A little soft breeze and then a chilly dawn. Along the river the froggy chorus gradually fades into silence. The eastern sky changes rapidly from palest ash-colour to bright amber; suddenly the sun shoots up as though pushed by invisible hands from the midst of the Hills of Moab. There is no "rosy morn" in this country—the Eastern aspect of dawn is dispiriting and unlovely. Dank murk arises from tht river and small birds flicker through the undergrowth, they, at least, seem glad to be alive. Looking west, the sun strikes fire from the sheer Judean Hills, forks of light ripple down the spurs like molten silver, throwing the gorges into purple shadows and causing each rock and mound to stand out in strong relief. On the plains the sun's first ray comes with a shock, as though a furnace door had been opened suddenly.

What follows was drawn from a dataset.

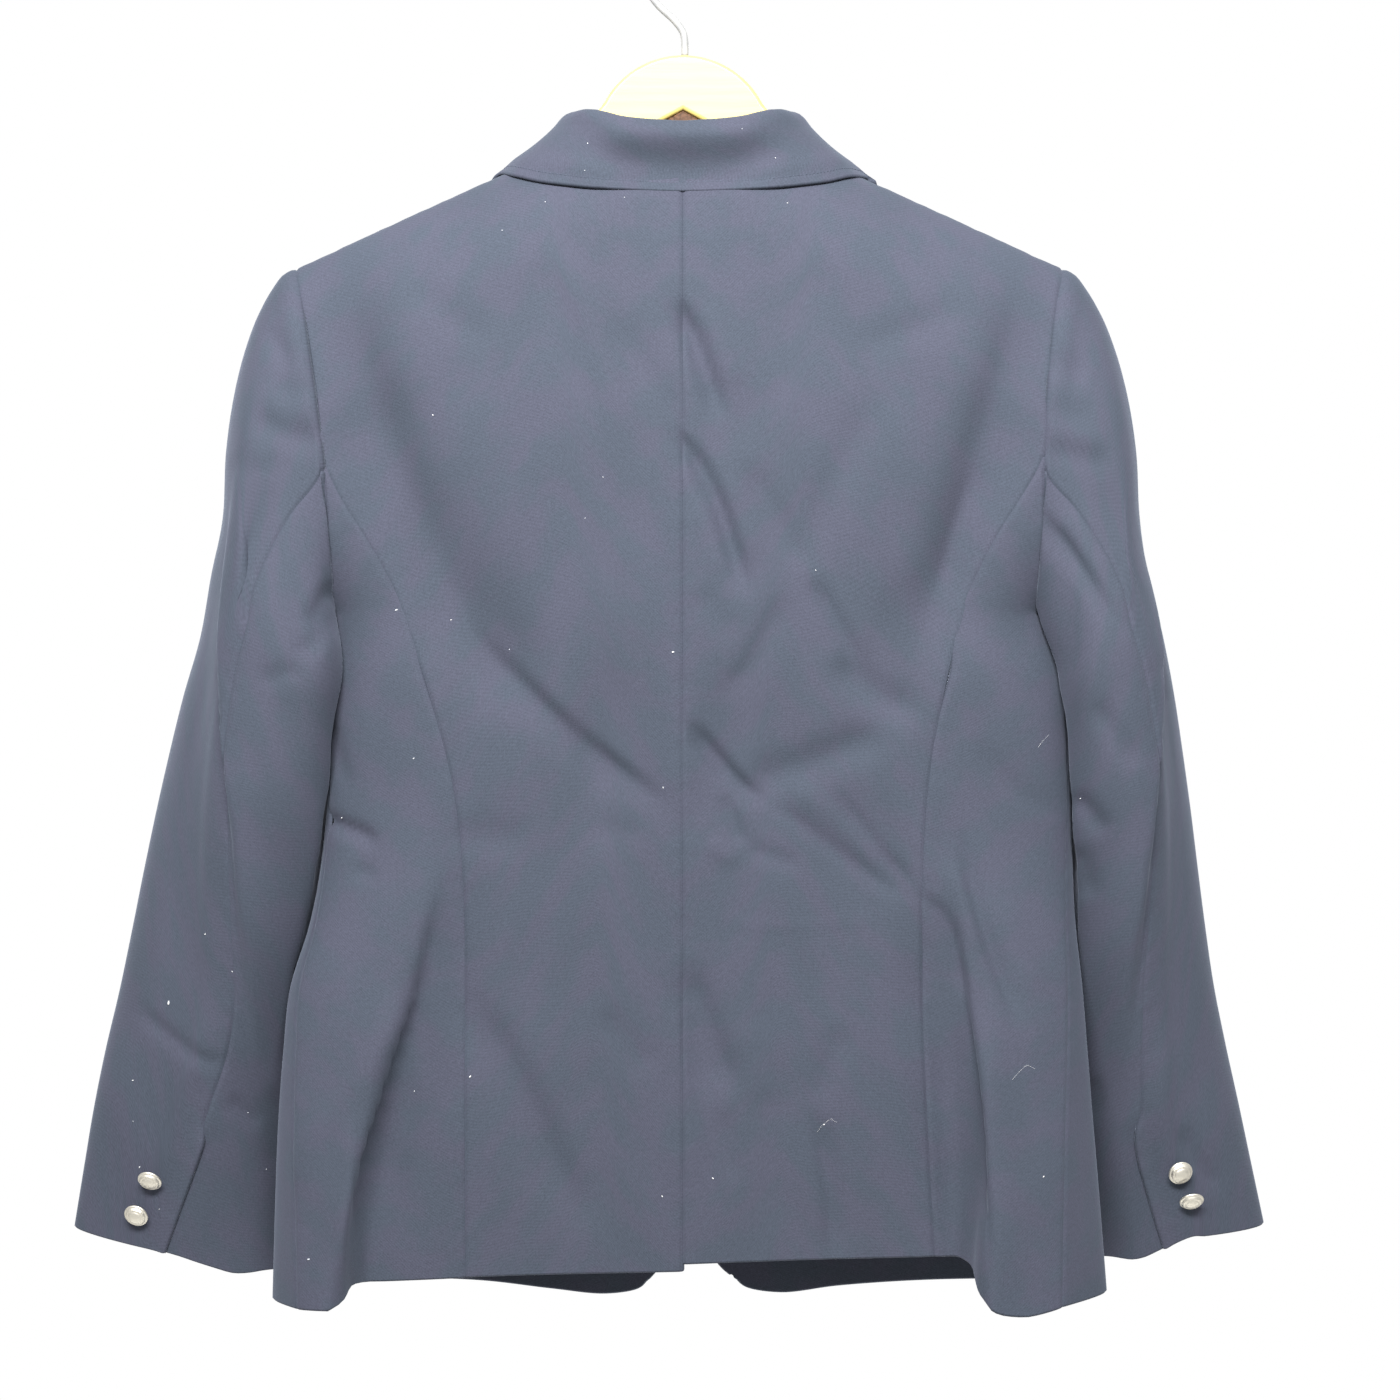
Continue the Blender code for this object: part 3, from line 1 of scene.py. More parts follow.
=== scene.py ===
"""A school blazer on a plain wooden hanger, seen from behind.

The jacket is a navy worsted twill, cut for a girl or a woman: two backs, two side bodies, two fronts
with lapels, a collar, two-piece sleeves and domed metal buttons. Each piece is a thin shell on the form
of its solid, with its seams, stitches and creases. Sizes in the tables are millimetres.
"""

from math import asin, atan2, copysign, cos, degrees, exp, hypot, pi, radians, sin, sqrt

import bmesh
import bpy
import numpy as np
from bpy.props import FloatProperty, FloatVectorProperty, PointerProperty
from bpy.types import Operator, Panel, PropertyGroup
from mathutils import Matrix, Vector
from mathutils.bvhtree import BVHTree
from numpy.linalg import norm


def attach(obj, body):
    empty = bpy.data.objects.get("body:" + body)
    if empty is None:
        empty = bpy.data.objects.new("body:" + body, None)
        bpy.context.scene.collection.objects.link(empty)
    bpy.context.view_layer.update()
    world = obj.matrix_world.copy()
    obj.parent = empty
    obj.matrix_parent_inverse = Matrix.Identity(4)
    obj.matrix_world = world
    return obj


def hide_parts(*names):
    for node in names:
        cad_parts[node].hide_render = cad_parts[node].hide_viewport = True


bl_info = {
    "name": "School blazer",
    "version": (1, 0, 0),
    "blender": (4, 5, 0),
    "location": "3D View > Sidebar > Blazer",
    "description": "Dresses the solids of a school blazer on its hanger",
    "category": "Object",
}

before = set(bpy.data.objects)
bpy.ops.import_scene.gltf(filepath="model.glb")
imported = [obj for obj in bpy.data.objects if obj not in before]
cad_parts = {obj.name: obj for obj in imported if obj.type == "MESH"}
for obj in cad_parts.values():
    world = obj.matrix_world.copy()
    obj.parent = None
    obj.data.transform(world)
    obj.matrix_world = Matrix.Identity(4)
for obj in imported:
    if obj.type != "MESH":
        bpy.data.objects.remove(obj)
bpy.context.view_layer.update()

MM = 0.001
LEFT, RIGHT = 1, -1
SIDE_NAMES = {LEFT: "left", RIGHT: "right"}

# Cloth
WALL = 2.0  # shell cloth with its canvas and lining
SLEEVE_WALL = 1.8
COLLAR_WALL = 2.4  # two layers and interfacing
SEAM_GAP = 0.3  # between neighbouring pieces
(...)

As the day advances clouds of chalky dust rise sullenly from the roads, and with no wind to stir them, mount higher and higher until they streak the coppery heavens. Heat haze wavers over the landscape, and with the deadly stillness produces a sense of an intangible, weighted something pressing one down. The Judean Hills are just now a white hot blaze resembling a magnified asbestos grate. Southward down the narrow valley, on a far horizon which marks the limit of the Dead Sea, a few clouds hang motionless in a sky of dull, steel grey. The Sea itself is rippleless—a sheet of glass cunningly fitted within it's sheer and rugged frame. Northward, an undulating landscape covered with dancing refraction, a strip of green to mark the river's course, and distant hills of murky blue.

Midday, and a haze settles over everything, the few parched bushes on the plain take grotesque shape and join the devil's dance. The hills are now obscured from view. Two, three hours of this and then from out the haze bounds a mighty wind. There is no warning of its coming, but suddenly the tindery grass is caught and swirled to highest heaven, clouds of dust and flotsam, paper straw and what-not, stream across the plain. The tormented bushes bend and sway and cling frenziedly to earth and life. The mirror of the Sea is chopped into little bubbling waves which, overtaking one another, splash shoreward in demented haste. Then, as suddenly, the wind drops to a gentle breeze and the landscape unfolds like a developing negative. The fiery sun sinks slowly, hangs in an angry blaze of protest above the mountain tops, whilst the shadows from the foothills creep out across the plain, and then dips from sight with rays shooting skyward like signals of distrees. Then, from the eastern sky, a purple cloud arises, gradually spreading across the heavens—the coming pall of night.

Ten million flies linger in the fading light, and drouse reluctantly to rest; one by one the frogs break into chorus, some bird cries, and it is night—blessed night—again.